7.3.       Arrange for an Open House at which Candidate NTM Plans can be presented to Impacted Area residents.

 

8.       The NTM Committee will mail Candidate Plan Descriptions, Plan Selection Survey forms and Open House invitations to each Impacted Area residences at City expense. [Best effort possible re: Voter Rights and Renters Rights Acts.]

 

9.       The Working Group and LADOT will present the Candidate NTM Plans at the Impacted Area Open House.

 

10.   NTN Plan Selection Surveys must be returned to the MVCC NTM Committee within one month following the Open House presentation. Surveys must contain Responder’s name, address and phone for validation and counting.)

 

11.   The NTM Committee will tally the returned surveys by {properties|residences}. The NTM Plan preferred by the majority of {properties|residences} will be passed to the MVCC Board for recommendation to the CD11 City Council representative. [LADOT tallies surveys by residences, but requires authorizations from owners of properties.]

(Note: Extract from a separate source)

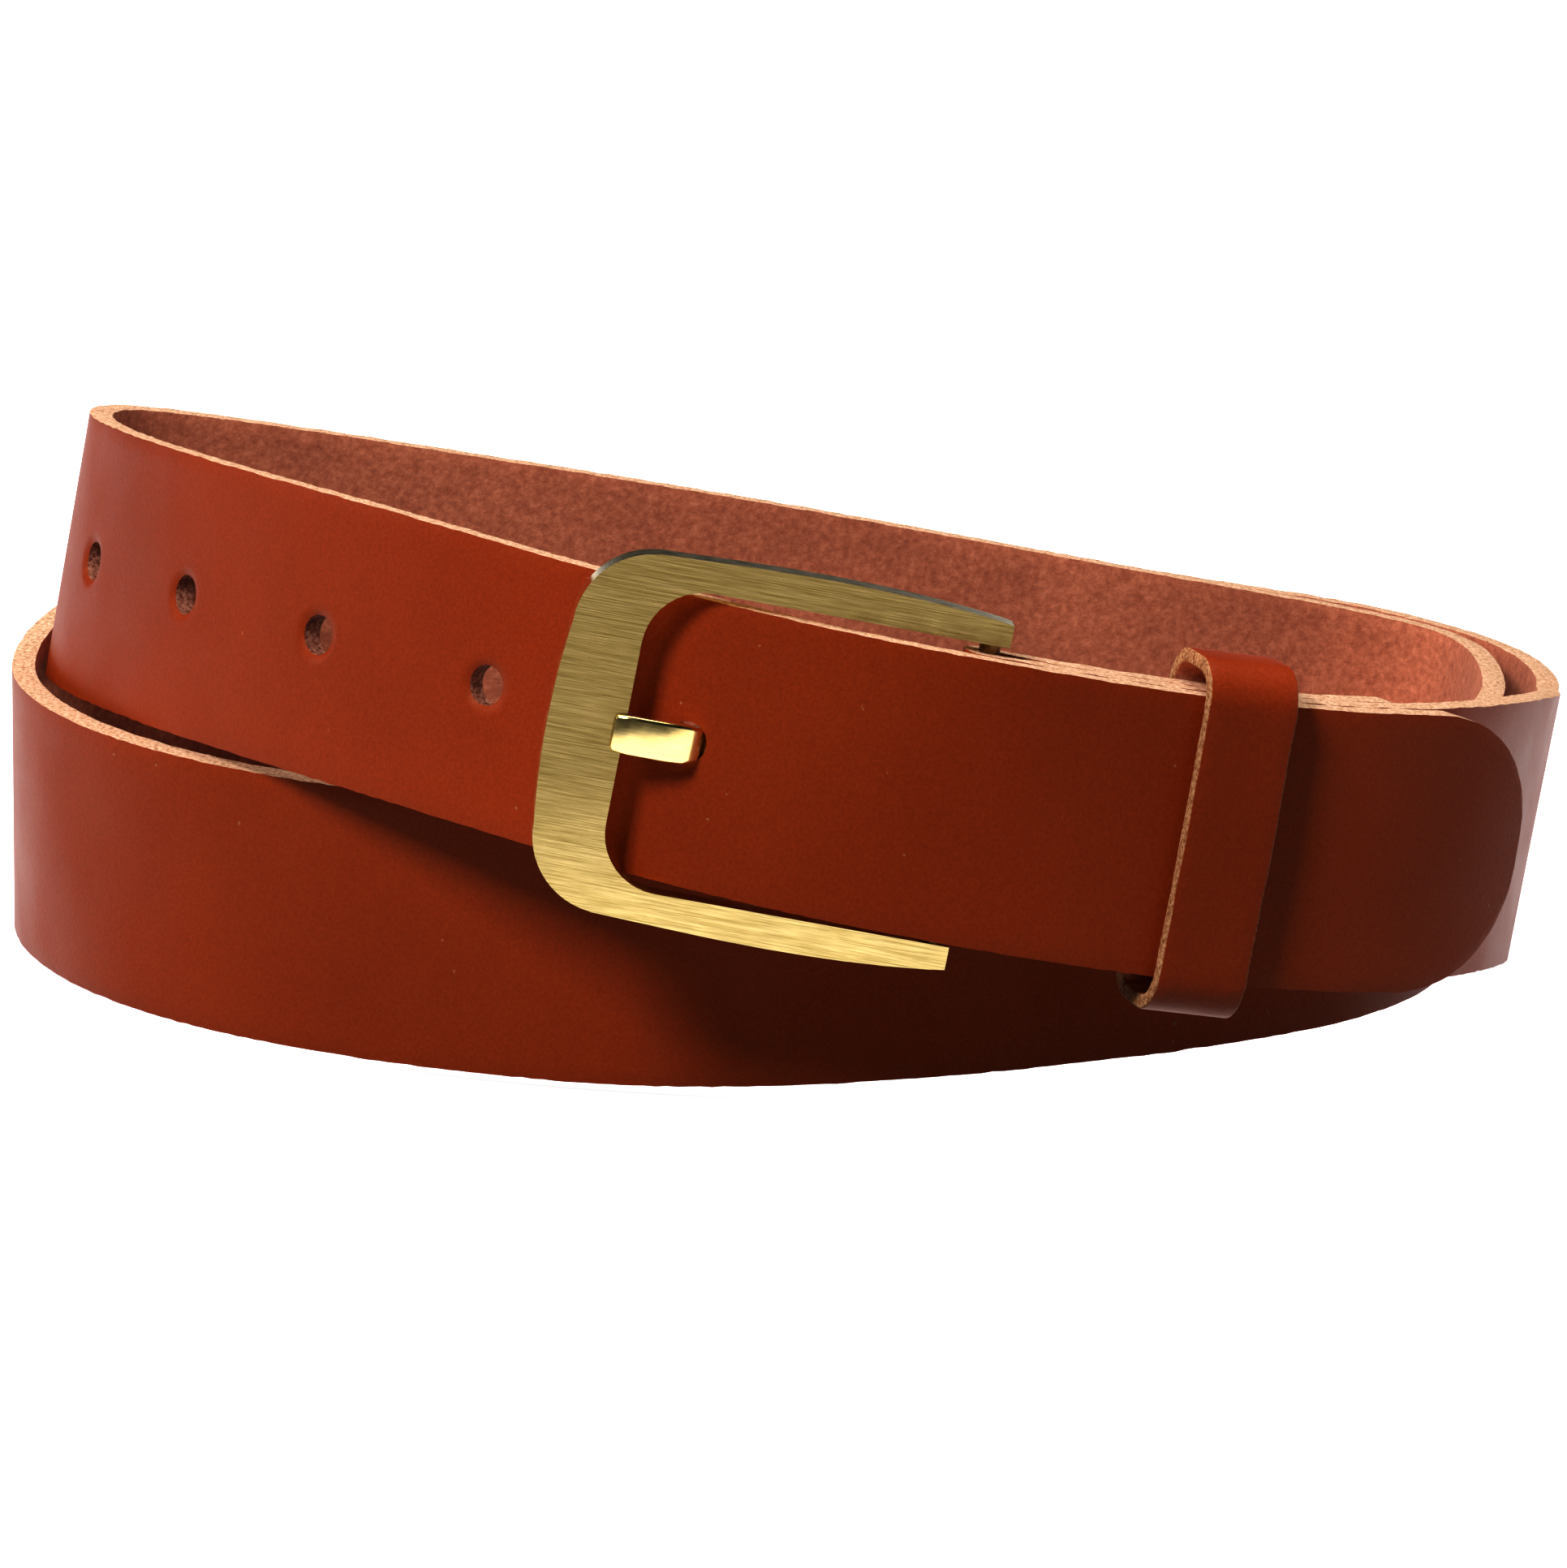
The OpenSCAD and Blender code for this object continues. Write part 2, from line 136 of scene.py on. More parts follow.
# the line that the strap is wound along: places are angles, 0 at the right end of the outer turn
coil = {
    "strapW": 35 * mm,
    "strapT": 3 * mm,
    "foldT": 1.8 * mm,
    "plyGap": 0.3 * mm,
    "reachRight": 83 * mm,
    "reachLeft": 110.5 * mm,
    "depthBack": 40.5 * mm,
    "depthFront": 70 * mm,
    "tipStandOff": 26 * mm,
    "bendStep": 7.5 * mm,
    "backStep": 9 * mm,
    "leftStep": 1.6 * mm,
    "tipReach": 15.5 * mm,
    "buckleProud": 0.15 * mm,
    "climb": 9.5,
    "lean": 5.6,
    "barPlace": 634,
    "tipPlace": 678,
    "tiltLine": (68 * mm, 30 * mm),
    "barD": 2.6 * mm,
    "barAir": 0.05 * mm,
    "pareL": 11 * mm,
    "returnL": 55 * mm,
    "tipNose": 17 * mm,
    "noseFlat": 0.12,
    "tongueReach": 34 * mm,
    "holePitch": 28 * mm,
    "holeD": 5 * mm,
}
halfLengthAt = ((0, 180, 360, 540, 720), (
    coil["reachRight"], coil["reachLeft"], coil["reachRight"] - coil["bendStep"],
    coil["reachLeft"] - coil["leftStep"], coil["reachRight"] + coil["tipReach"]))
depthAt = ((90, 270, 450, 630), (
    coil["depthBack"], coil["depthFront"], coil["depthBack"] - coil["backStep"],
    coil["depthFront"] + coil["tipStandOff"]))
squareAt = ((45, 135, 225, 315, 405, 495, 585, 675),
            (-0.055, -0.02, -0.03, -0.055, -0.055, 0.085, 0.01, -0.015))
liftAt = ((50, 78, 125, 165, 470, 540, 600, 650, 698),
          (0, -1.3 * mm, -1.3 * mm, 0, 0, 0.6 * mm, 5.6 * mm, 4.6 * mm, 7.2 * mm))


def rise(a, start, end):
    t = max(0.0, min(1.0, (a - start) / (end - start)))
    return 0.5 - 0.5 * math.cos(math.pi * t)


def eased(a, table):
    at, v = table
    return v[0] + sum((v[i + 1] - v[i]) * rise(a, at[i], at[i + 1]) for i in range(len(at) - 1))


def tilted(a):
    return 1 - rise(a, 68, 188) + rise(a, 251, 351)


def upWay(a):
    t = math.radians(coil["climb"] * tilted(a))
    lean = math.radians(coil["lean"] * tilted(a))
    return np.array((math.sin(t), math.cos(t) * math.sin(lean), math.cos(t) * math.cos(lean)))


def windingPath(a):
    lean = math.radians(coil["lean"] * tilted(a))
    aft = np.array((0, math.cos(lean), -math.sin(lean)))
    up = upWay(a)
    q = eased(a, squareAt)
    r = math.radians(a)
    x = eased(a, halfLengthAt) * (math.cos(r) + q * math.cos(3 * r)) / (1 + q) - coil["tiltLine"][0]
    y = eased(a, depthAt) * (math.sin(r) - q * math.sin(3 * r)) / (1 + q) - coil["tiltLine"][1]
    start = np.array((*coil["tiltLine"], eased(a, liftAt)))
    return start + x * np.cross(aft, up) + y * aft + up * coil["strapW"] / 2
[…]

[The MVCC cannot count by or ensure the “One person, One vote” rule of the Voters Rights Act because the MVCC does not have access to voter registration records. The NTM Committee believes selection should be by property owners because traffic controls are permanent, “go with the land”, and could require funding by property owners. Allowing all residents to submit preferences then summarizing by property seems a fair and practical compromise.]

 

12.   If the MVCC Board determines that the above process has been followed in good faith, the MVCC Board will recommend the Selected NTM Plan to the District 11 City Council Member for presentation to the LA City Council.

 

13.   If the Selected NTM Plan is adopted by the City Council, LADOT will initiate and manage installation of the Selected NTM Plan as soon as funds are available.

 

14.   A description of the City Council adopted NTM Plan will be published in an MVCC Newsletter.

 

15.   Implementation of the Selected NTM Plan shall be deemed successful when traffic volume on cut-thru street(s) relative to non-cut-thru streets is consistent with the General Plan’s intended usage of those streets.